Ad evitare anche il minimo ostacolo "tecnico" - e solo come ipotesi subordinata - i candidati potrebbero indicare, sempre preventivamente, a quale organizzazione non profit operante nel settore dell'istruzione o della sanità devolveranno comunque il 30 per cento di tutte le loro entrate legate alla politica nel caso fosse loro impedito con la forza di lasciare la relativa somma nelle casse dello Stato.
I vantaggi della proposta ci appaiono evidenti. Una volta che venisse fatta propria da qualcuno, è facile immaginare che tutti sarebbero perlomeno spinti ad adeguarsi, pena il lasciare agli avversari un vantaggio "morale" al quale gli elettori risulterebbero molto sensibili.
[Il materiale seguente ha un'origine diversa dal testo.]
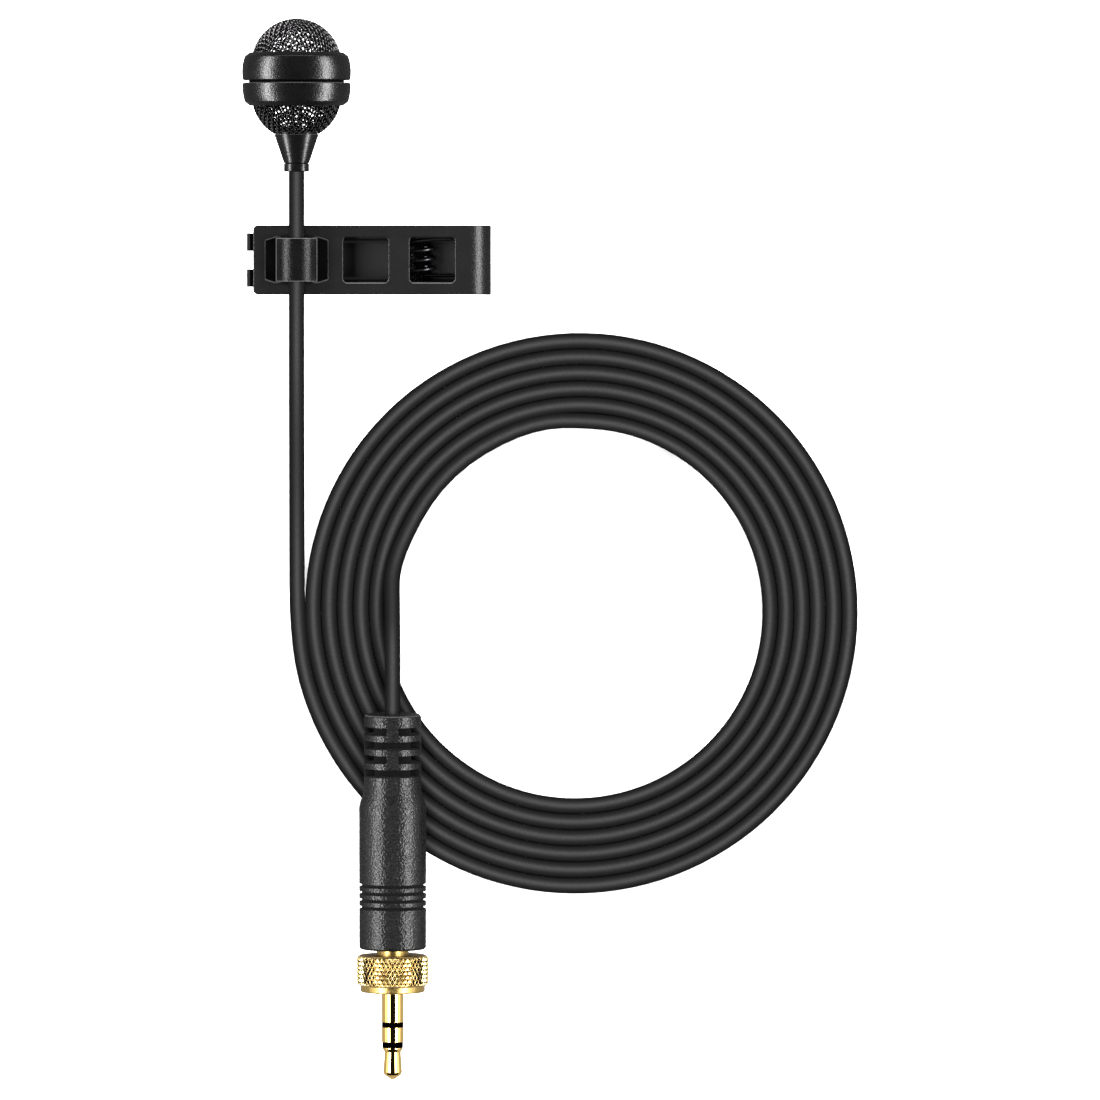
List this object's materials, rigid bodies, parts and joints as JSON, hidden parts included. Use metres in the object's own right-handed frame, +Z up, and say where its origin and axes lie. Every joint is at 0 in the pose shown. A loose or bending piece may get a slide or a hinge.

E così questo potrebbe davvero essere il primo atto della nuova legislatura. Un simile taglio legittimerebbe interventi altrettanto rapidi e incisivi a tutti i livelli. Annunciarlo adesso e con inequivocabile chiarezza aiuterebbe a ricucire il rapporto fra i cittadini e la politica, perché il gesto sarebbe immediatamente comprensibile e verificabile nei suoi effetti. Chi sarà purtroppo costretto a continuare a chiederci sacrifici mette prima di tutto le mani, in misura consistente, nelle sue tasche.
Qui si tratta di chiedere ai politici non i loro figli, ma semplicemente il 30 percento di ciò che costa ai cittadini il loro servizio. C'è qualcuno disponibile ad alzare la mano?